When the “sizzle turns to fizzle” it is often due to what the Arterburns refer to as “The Three C’s of Misery: Criticism, Complaining and Comparison”. Or sometimes couples settle into a comfortable routine which is not particularly painful but becomes more like a business partnership based on efficiency and totally void of spontaneity, sensuality or any spark of fun.
This book and its message is about living in a culture that prioritizes and emphasizes passion, romance, beauty and sensuality as a normal way of being. It is also about lovingly and purposefully tending to a marriage every day in some big or small way. I quote, “Suffice it to say that a marriage is a living, breathing thing. Feed it, nourish it, and it will gladden your heart and bless our life with ever-increasing passion and joy. Neglect or abuse it and love will shrivel and die.”
So here are the Seven Secrets gathered from the Mediterranean on making and keeping a marriage at its best:
- The Secret of Attunement. Connecting to and focusing on each other at some point every day, from the heart. One couple we know has coffee together every morning on the balcony off their bedroom. It’s their time to connect before the kids are awake and before the day unfolds with lists and chores. Steve and Misty Arterburn have a nightly ritual of sharing a candlelit bath together in their large tub built for two. While the warm water soaks away the cares of the day, they focus on each other as they share their thoughts and feelings. It doesn’t really matter what your ritual or connection looks like as long as you’re making time to tune in to one another and feel as though the two of you are operating as a connected unit in the world.
- The Secret of Playfulness. Enjoying each other through laughter and simply having fun. This may be through sports, a hobby, watching movies together, dancing, or sharing a new adventure. Learning to laugh more and criticize less would benefit all of our marriages for sure and taking a weekend away simply to play is often helpful for pushing the rewind button on a marriage that has become stale and predictable. As a culture who prizes productivity we Americans sometimes neglect the importance of play.
- The Secret of Savoring Food. Taking advantage of opportunities to cook, serve, and savor delicious food, as we slow down to share the events of our lives or share deeper thoughts together. On a trip to Spain a couple of years ago, I did notice how the Spaniards tended to linger over their food, savoring the rich flavors and textures, taking several hours to enjoy each course with lots of conversation sprinkled in between. Basically when they showed up at a restaurant they assumed they had the table for the night!
- The Secret of Enjoying Beauty. Purposefully surrounding ourselves with lovely sights, sounds, and smells. Going to inspiring places can feed our soul’s hunger for beauty. When we enjoy beauty – in nature, in culture, or in each other – we connect, heart to heart. This can be done at a concert, a museum or in a forest but there is something undeniably romantic and bonding about sharing a thing of beauty together.
- The Secret of Creativity.

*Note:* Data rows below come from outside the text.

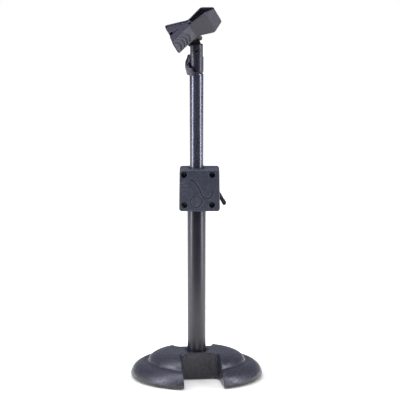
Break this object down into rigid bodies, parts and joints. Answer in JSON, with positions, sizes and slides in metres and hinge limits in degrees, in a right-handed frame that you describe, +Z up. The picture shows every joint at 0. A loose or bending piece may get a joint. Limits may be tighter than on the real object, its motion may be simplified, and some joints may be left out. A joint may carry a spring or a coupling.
{
  "type": "desktop microphone stand",
  "caption": "Desktop microphone stand: cast base with nesting notches, telescopic tube with a one-hand clutch, and a spring clip on a tilting swivel.",
  "frame": {"origin": "on the floor under the centre of the round base, on the tube's axis", "axes": "+Z up along the tube; the base notches open towards -Y and +Y; the microphone points roughly along +X"},
  "size_m": [0.18, 0.1714, 0.5097],
  "materials": {
    "base_iron": "textured powder coat, slight sheen",
    "outer_tube_paint": "satin black lacquer",
    "inner_tube_finish": "bright satin black",
    "clutch_housing": "fine-textured blue-grey nylon",
    "clip_plastic": "dark moulded nylon",
    "black_plastic": "black moulded",
    "black_steel": "blackened steel",
    "bare_steel": "zinc plated",
    "white_nylon": "natural nylon",
    "black_rubber": "matt"
  },
  "bodies": {
    "root": {"base_casting": "base_iron", "base_pad_1": "black_rubber", "base_pad_2": "black_rubber", "base_pad_3": "black_rubber", "base_pad_4": "black_rubber", "anchor_bolt": "bare_steel", "anchor_washer": "bare_steel", "outer_tube": "outer_tube_paint", "outer_tube_plug": "bare_steel", "clutch_front_cover": "clutch_housing", "clutch_rear_housing": "clutch_housing", "cover_screw_1": "black_steel", "cover_screw_2": "black_steel", "cover_screw_3": "black_steel", "cover_screw_4": "black_steel", "guide_bush": "black_plastic", "lever_pin": "bare_steel"},
    "release_lever": {"release_lever": "black_plastic"},
    "clutch_plates": {"clutch_plate_1": "bare_steel", "clutch_plate_2": "bare_steel", "clutch_plate_3": "bare_steel", "clutch_spring": "bare_steel"},
    "inner_tube": {"inner_tube": "inner_tube_finish", "inner_tube_guide": "white_nylon", "tube_top_stud": "bare_steel"},
    "swivel_barrel": {"swivel_barrel": "clip_plastic", "quick_release_pin": "bare_steel", "swivel_screw": "black_steel", "swivel_nut": "black_steel", "friction_washer_front": "white_nylon", "friction_washer_rear": "white_nylon"},
    "quick_release_lever": {"quick_release_lever": "clip_plastic"},
    "clip_tongue": {"clip_tongue": "black_plastic", "pan_rivet": "bare_steel"},
    "clip_carrier": {"clip_carrier": "black_plastic", "hinge_pin": "black_steel", "torsion_spring": "bare_steel"},
    "front_jaw": {"front_jaw": "clip_plastic", "front_jaw_pad": "black_rubber"},
    "rear_jaw": {"rear_jaw": "clip_plastic", "rear_jaw_pad": "black_rubber"}
  },
  "joints": [
    {"name": "tube_slide", "type": "slide", "parent": "root", "child": "inner_tube", "axis": [0, 0, 1], "range_m": [-0.11, 0.06]},
    {"name": "release_lever_press", "type": "hinge", "parent": "root", "child": "release_lever", "pos_m": [0.02481, -0.00305, 0.262], "axis": [0.1219, 0.9925, 0], "range_deg": [0, 12], "stiffness_Nm_per_rad": 0.3, "springref_deg": -17.19},
    {"name": "clutch_plates_tilt", "type": "hinge", "parent": "root", "child": "clutch_plates", "pos_m": [-0.01489, 0.00183, 0.2666], "axis": [0.1219, 0.9925, 0], "range_deg": [-3.2, 0]},
    {"name": "barrel_turn", "type": "hinge", "parent": "inner_tube", "child": "swivel_barrel", "pos_m": [0, 0, 0.425], "axis": [0, 0, 1], "continuous": true},
    {"name": "quick_release_press", "type": "hinge", "parent": "swivel_barrel", "child": "quick_release_lever", "pos_m": [-0.01138, -0.0006, 0.431], "axis": [0.0523, -0.9986, 0], "range_deg": [0, 5], "stiffness_Nm_per_rad": 0.1, "springref_deg": -11.46},
    {"name": "clip_tilt", "type": "hinge", "parent": "swivel_barrel", "child": "clip_tongue", "pos_m": [0, 0, 0.4496], "axis": [0.1219, 0.9925, 0], "range_deg": [-31, 89]},
    {"name": "clip_pan", "type": "hinge", "parent": "clip_tongue", "child": "clip_carrier", "pos_m": [-0.00602, 0.00074, 0.46053], "axis": [0.8681, -0.1066, 0.4848], "range_deg": [-76, 14]},
    {"name": "front_jaw_open", "type": "hinge", "parent": "clip_carrier", "child": "front_jaw", "pos_m": [-0.00629, -0.00976, 0.48099], "axis": [0.4752, 0.4606, -0.7497], "range_deg": [0, 18], "stiffness_Nm_per_rad": 0.5, "springref_deg": -28.65},
    {"name": "rear_jaw_open", "type": "hinge", "parent": "clip_carrier", "child": "rear_jaw", "pos_m": [-0.00629, -0.00976, 0.48099], "axis": [-0.4752, -0.4606, 0.7497], "range_deg": [0, 18], "stiffness_Nm_per_rad": 0.5, "springref_deg": -28.65}
  ],
  "couplings": [
    {"joint": "clutch_plates_tilt", "follows": "release_lever_press", "ratio": -0.25},
    {"joint": "rear_jaw_open", "follows": "front_jaw_open", "ratio": 1}
  ]
}
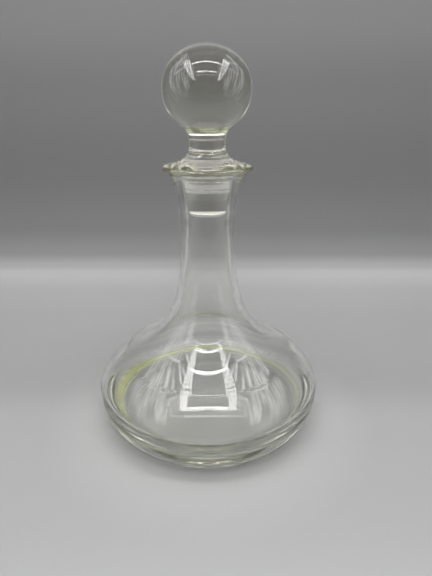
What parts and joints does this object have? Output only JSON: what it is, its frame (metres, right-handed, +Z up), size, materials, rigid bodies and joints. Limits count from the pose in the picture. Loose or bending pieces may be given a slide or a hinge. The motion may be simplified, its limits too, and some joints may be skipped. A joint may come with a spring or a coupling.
{
  "type": "glass decanter",
  "caption": "Broad, low clear-glass decanter with a slim flared neck, and a solid ball stopper whose flange covers the mouth.",
  "frame": {"origin": "on the table, at the centre of the foot ring", "axes": "+Z up along the decanter's axis, +Y away from the picture's camera, +X to the right"},
  "size_m": [0.1524, 0.1524, 0.2463],
  "materials": {
    "vessel_glass": "clear blown glass, fire polished, faint green tint at thick edges",
    "stopper_glass": "clear solid glass, polished, with a ground plug"
  },
  "bodies": {
    "vessel": {"decanter_body": "vessel_glass"},
    "stopper": {"stopper": "stopper_glass"}
  },
  "joints": [
    {"name": "stopper_lift", "type": "slide", "parent": "vessel", "child": "stopper", "axis": [0, 0, 1], "range_m": [0, 0.06]}
  ]
}
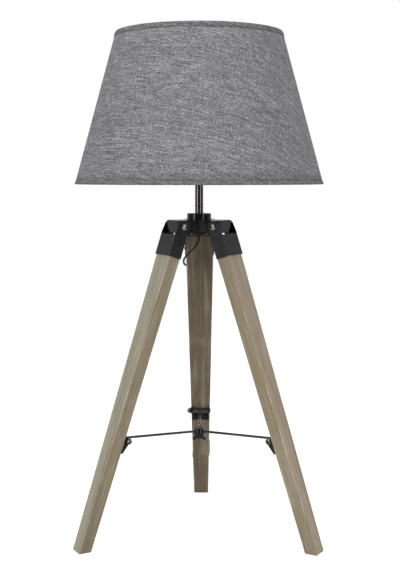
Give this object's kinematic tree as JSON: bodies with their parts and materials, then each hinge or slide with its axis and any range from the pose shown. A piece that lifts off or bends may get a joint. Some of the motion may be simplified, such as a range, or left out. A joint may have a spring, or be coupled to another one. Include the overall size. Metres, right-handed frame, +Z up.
{
  "type": "tripod table lamp",
  "caption": "Tripod table lamp with hinged wooden legs, metal hub, clamped stays, drum shade and a mains lead with an in-line switch.",
  "frame": {"origin": "on the floor, under the axis of the lamp pipe", "axes": "+Z up along the lamp pipe; +Y towards the rear leg, +X to the right seen from the front"},
  "size_m": [0.3, 0.5557, 0.61],
  "materials": {
    "weathered_wood_left": "matte",
    "weathered_wood_right": "matte",
    "weathered_wood_rear": "matte",
    "dark_steel_sheet": "satin",
    "black_cast_metal": "satin",
    "dark_chrome": "polished",
    "screw_steel": "satin",
    "black_plastic": "matte",
    "black_cord": "matte",
    "grey_fabric": "woven",
    "grey_hem": "woven",
    "white_liner": "matte",
    "white_wire": "matte",
    "bulb_glass": "frosted",
    "plug_brass": "satin"
  },
  "bodies": {
    "hub": {"hub_casting": "black_cast_metal", "hub_collar": "black_cast_metal", "lamp_pipe": "dark_chrome", "pipe_nut": "dark_chrome", "cord_bush": "black_plastic", "pivot_screws": "screw_steel", "pivot_nuts": "dark_chrome", "holder_cap": "black_plastic", "holder_body": "black_plastic", "holder_insert": "black_plastic", "holder_contacts": "screw_steel", "inner_lead": "black_cord", "cord_upper": "black_cord"},
    "shade": {"shade_cover": "grey_fabric", "shade_liner": "white_liner", "shade_top_ring": "white_wire", "shade_frame": "white_wire", "shade_hems": "grey_hem"},
    "shade_ring": {"shade_ring": "black_plastic"},
    "bulb": {"bulb_glass": "bulb_glass", "bulb_cap": "screw_steel"},
    "clamp": {"clamp_bolt": "dark_chrome", "clamp_dome_nut": "dark_chrome", "clamp_washers": "dark_chrome"},
    "wing_nut": {"wing_nut": "dark_steel_sheet"},
    "switch_rocker": {"switch_rocker": "black_plastic"},
    "leg_rear": {"leg_rear": "weathered_wood_rear", "sleeve_rear": "dark_steel_sheet", "sleeve_screws_rear": "screw_steel", "bracket_rear": "dark_steel_sheet", "bracket_screws_rear": "screw_steel", "stay_bolt_rear": "dark_chrome", "stay_nut_rear": "dark_chrome", "cord_lower": "black_cord", "cord_middle": "black_cord", "cord_hank": "black_cord", "cord_tail": "black_cord", "cord_tie": "black_plastic", "plug_body": "black_plastic", "plug_pins": "plug_brass", "switch_back_shell": "black_plastic", "switch_front_shell": "black_plastic"},
    "stay_rear": {"stay_rear": "dark_chrome"},
    "leg_left": {"leg_left": "weathered_wood_left", "sleeve_left": "dark_steel_sheet", "sleeve_screws_left": "screw_steel", "bracket_left": "dark_steel_sheet", "bracket_screws_left": "screw_steel", "stay_bolt_left": "dark_chrome", "stay_nut_left": "dark_chrome"},
    "stay_left": {"stay_left": "dark_chrome"},
    "leg_right": {"leg_right": "weathered_wood_right", "sleeve_right": "dark_steel_sheet", "sleeve_screws_right": "screw_steel", "bracket_right": "dark_steel_sheet", "bracket_screws_right": "screw_steel", "stay_bolt_right": "dark_chrome", "stay_nut_right": "dark_chrome"},
    "stay_right": {"stay_right": "dark_chrome"}
  },
  "joints": [
    {"name": "leg_rear_fold", "type": "hinge", "parent": "hub", "child": "leg_rear", "pos_m": [0, 0.03039, 0.38], "axis": [-1, 0, 0], "range_deg": [0, 9]},
    {"name": "leg_left_fold", "type": "hinge", "parent": "hub", "child": "leg_left", "pos_m": [-0.02632, -0.0152, 0.38], "axis": [0.5, -0.866, 0], "range_deg": [0, 9]},
    {"name": "leg_right_fold", "type": "hinge", "parent": "hub", "child": "leg_right", "pos_m": [0.02632, -0.0152, 0.38], "axis": [0.5, 0.866, 0], "range_deg": [0, 9]},
    {"name": "stay_rear_swing", "type": "hinge", "parent": "leg_rear", "child": "stay_rear", "pos_m": [0, 0.10252, 0.12805], "axis": [-1, 0, 0], "range_deg": [0, 72]},
    {"name": "stay_left_swing", "type": "hinge", "parent": "leg_left", "child": "stay_left", "pos_m": [-0.08879, -0.05126, 0.12805], "axis": [0.5, -0.866, 0], "range_deg": [0, 72]},
    {"name": "stay_right_swing", "type": "hinge", "parent": "leg_right", "child": "stay_right", "pos_m": [0.08879, -0.05126, 0.12805], "axis": [0.5, 0.866, 0], "range_deg": [0, 72]},
    {"name": "clamp_draw", "type": "slide", "parent": "hub", "child": "clamp", "axis": [0, 0, -1], "range_m": [0, 0.06]},
    {"name": "wing_nut_turn", "type": "hinge", "parent": "clamp", "child": "wing_nut", "pos_m": [0, 0, 0.117], "axis": [0, 0, 1], "continuous": true},
    {"name": "shade_turn", "type": "hinge", "parent": "hub", "child": "shade", "pos_m": [0, 0, 0.46], "axis": [0, 0, 1], "continuous": true},
    {"name": "shade_ring_turn", "type": "hinge", "parent": "hub", "child": "shade_ring", "pos_m": [0, 0, 0.465], "axis": [0, 0, 1], "continuous": true},
    {"name": "bulb_turn", "type": "hinge", "parent": "hub", "child": "bulb", "pos_m": [0, 0, 0.48], "axis": [0, 0, 1], "continuous": true},
    {"name": "switch_rock", "type": "hinge", "parent": "leg_rear", "child": "switch_rocker", "pos_m": [0.0048, 0.209, 0.013], "axis": [0, 0, 1], "range_deg": [-8, 8]}
  ],
  "couplings": [
    {"joint": "stay_rear_swing", "follows": "leg_rear_fold", "ratio": 8},
    {"joint": "stay_left_swing", "follows": "leg_rear_fold", "ratio": 8},
    {"joint": "stay_right_swing", "follows": "leg_rear_fold", "ratio": 8},
    {"joint": "leg_left_fold", "follows": "leg_rear_fold", "ratio": 1},
    {"joint": "leg_right_fold", "follows": "leg_rear_fold", "ratio": 1},
    {"joint": "clamp_draw", "follows": "leg_rear_fold", "m_per_rad": 0.38}
  ]
}
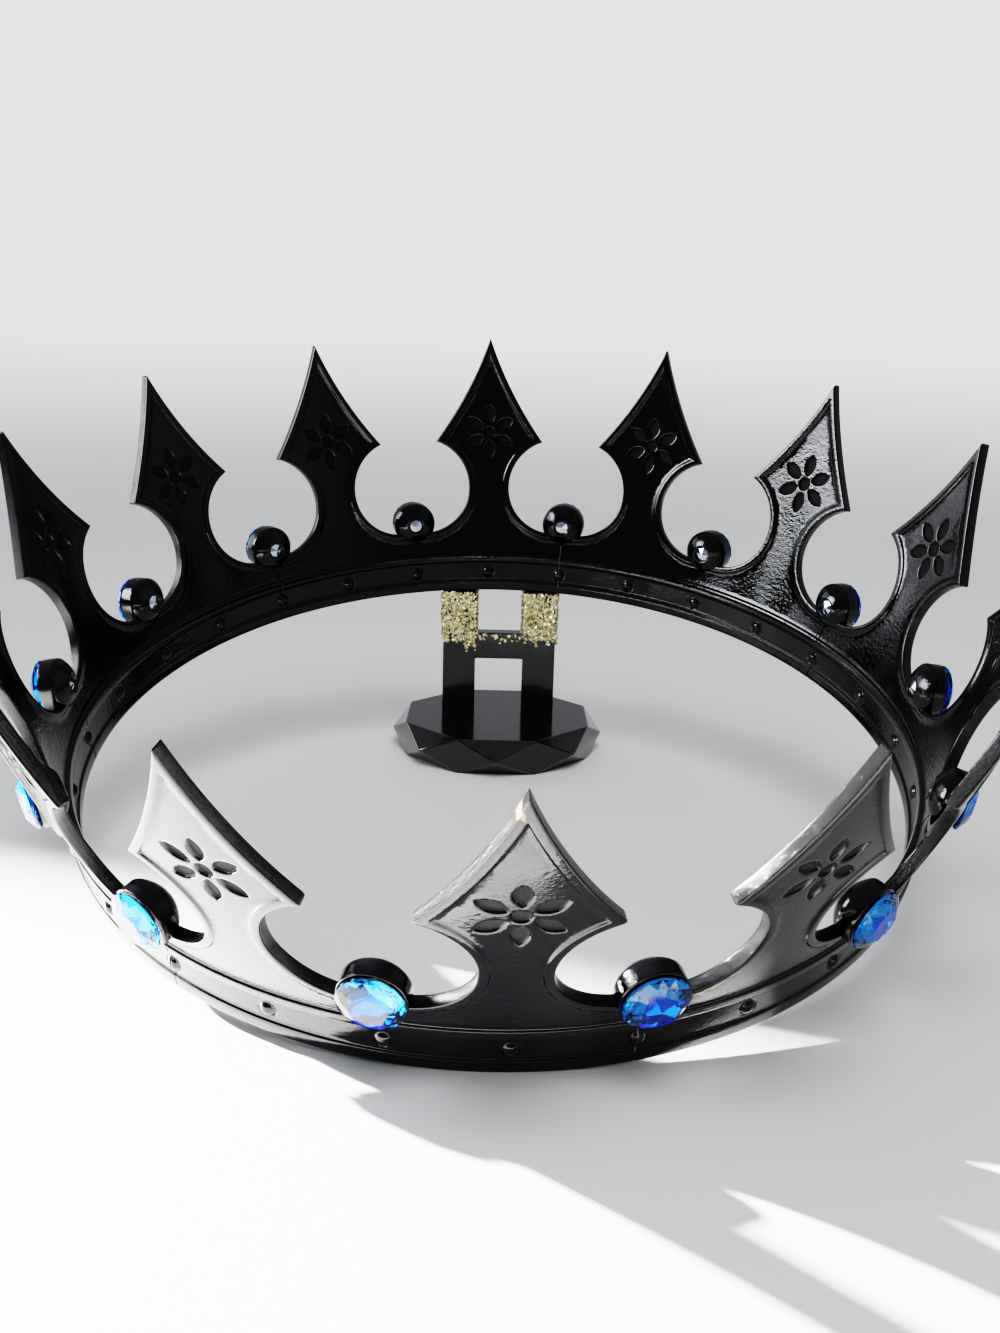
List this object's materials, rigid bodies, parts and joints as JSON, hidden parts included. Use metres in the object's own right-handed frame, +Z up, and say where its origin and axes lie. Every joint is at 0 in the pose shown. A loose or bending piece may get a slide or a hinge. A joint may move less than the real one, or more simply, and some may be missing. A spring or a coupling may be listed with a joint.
{
  "type": "costume crown on a stand",
  "caption": "Round black costume crown with arrowhead spires, blue cut stones and rivets, leaning on a small two-post display stand with a faceted base.",
  "frame": {"origin": "middle of the bounding box's underside, on the ground", "axes": "+Z up; +Y from the crown's low front edge to the stand at its back; +X to the right seen from the front"},
  "size_m": [0.222, 0.2404, 0.1176],
  "materials": {
    "lacquer": "glossy black lacquer over printed plastic, with fine layer lines and a slightly hammered surface",
    "stone": "deep blue foil-backed cut stone with a silvery bevelled girdle and cyan glints",
    "stand": "glossy black plastic",
    "glitter": "black plastic, its upper half covered with coarse champagne-gold glitter"
  },
  "bodies": {
    "root": {"segment_1": "lacquer", "segment_2": "lacquer", "segment_3": "lacquer", "segment_4": "lacquer", "segment_5": "lacquer", "segment_6": "lacquer", "segment_7": "lacquer", "stone_1": "stone", "stone_2": "stone", "stone_3": "stone", "stone_4": "stone", "stone_5": "stone", "stone_6": "stone", "stone_7": "stone", "stone_8": "stone", "stone_9": "stone", "stone_10": "stone", "stone_11": "stone", "stone_12": "stone", "stone_13": "stone", "stone_14": "stone", "stand_base": "stand", "stand_posts": "glitter"}
  },
  "joints": []
}
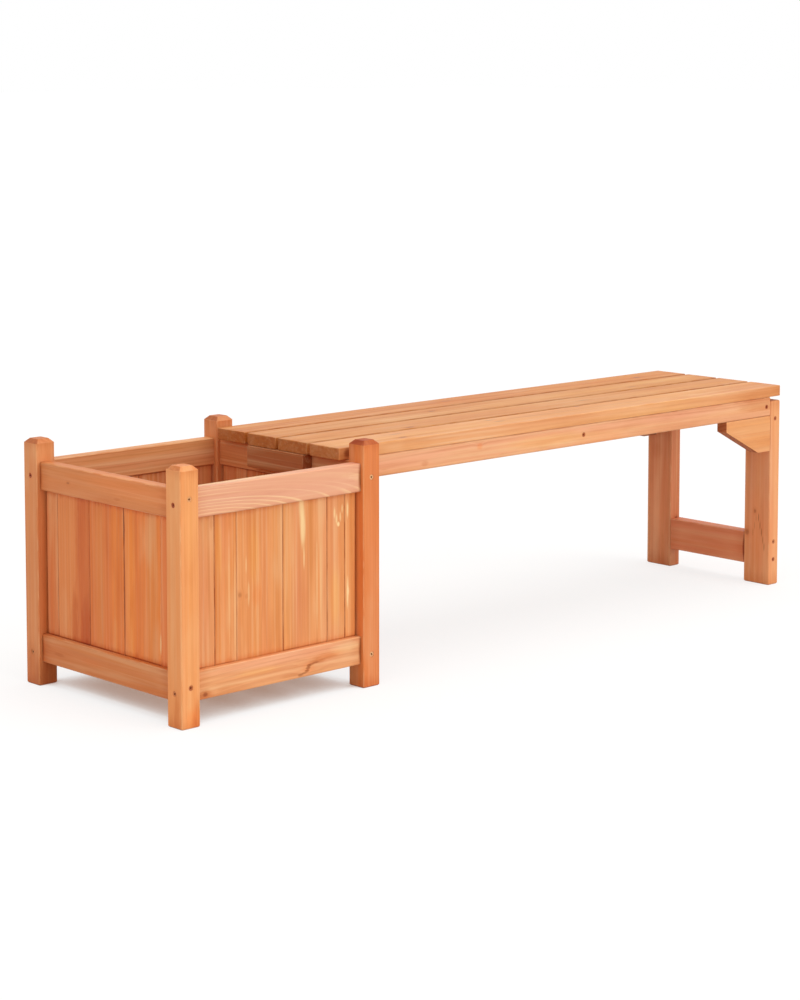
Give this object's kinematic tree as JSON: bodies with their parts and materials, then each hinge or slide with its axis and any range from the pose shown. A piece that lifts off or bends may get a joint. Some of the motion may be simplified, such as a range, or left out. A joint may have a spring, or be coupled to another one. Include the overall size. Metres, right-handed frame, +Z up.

Giving yourselves the passion-boosting pleasure of working on projects together or engaging in an activity that brings you both into a sense of flow. So much passion arises from that special feeling of being in the zone, working in tandem on something that uses your creativity and talents. This is perhaps why many affairs happen in the workplace and why it is so important for married couples to find areas of creativity they can share together.
- The Secret of Health and Longevity. Prioritizing rest, natural exercise, healthy food, sexual intimacy, a sense of belonging to community, and growing in a vibrant faith. Arterburn tells about Ikaria, Greece, a place where people are far more likely to reach the age of 100. On this island people stay up late and sleep until they wake without an alarm. They always take naps in the afternoon. They eat very little meat and sugar and lots of legumes, vegetables and olive oil and walk several miles each day. Though not rich in money, Ikarians are rich in community, laughter, friends, and family. . . and have active sex lives well into their senior years!
- The Secret of Blending the Sacred and Sexual. Enjoying God-blessed sex that is both physically pleasurable and spiritually bonding. The Arterburns have researched the Jewish perspective on lovemaking and I share with you here the section of their book called “Sex As Mitzvah”. “In the Christian tradition, we have holy sacraments in our churches – things like Communion and baptism. In the Jewish tradition, such acts are called ‘mitzvahs’ – ceremonies that remind people of, and bond them more deeply to, God. In Judaism, lovemaking is considered a mitzvah, a holy ritual between husband and wife, given by God to regularly bind them closer to one another and to him. Christians take Holy Communion to remember Christ’s sacrifice and love for us. And in remembering how loved and forgiven we are, we come away from the table of bread and wine refreshed in spirit. In the Hebrew tradition, men and women experience a mitzvah – a holy communion of body, mind, and soul – in lovemaking. And they come away from the marriage bed renewed and refreshed on every level.” I can’t think of a lovelier way to describe the marital union.
I recently spoke with a woman who came home from work and found her husband, who had died of a stroke, on their living room floor. She told me she wished she could encourage every married couple who squabble over unimportant things to try and relish their life together, to cherish each other and enjoy each day because you never know which day will be your last.
Our earth lives are short at best and the quality of our marriages directly affects the quality of those days. Why not invest ourselves fully in this most essential relationship? And if The Mediterranean Love Plan or any other plan helps give insight on how to make that happen, I’m all for it!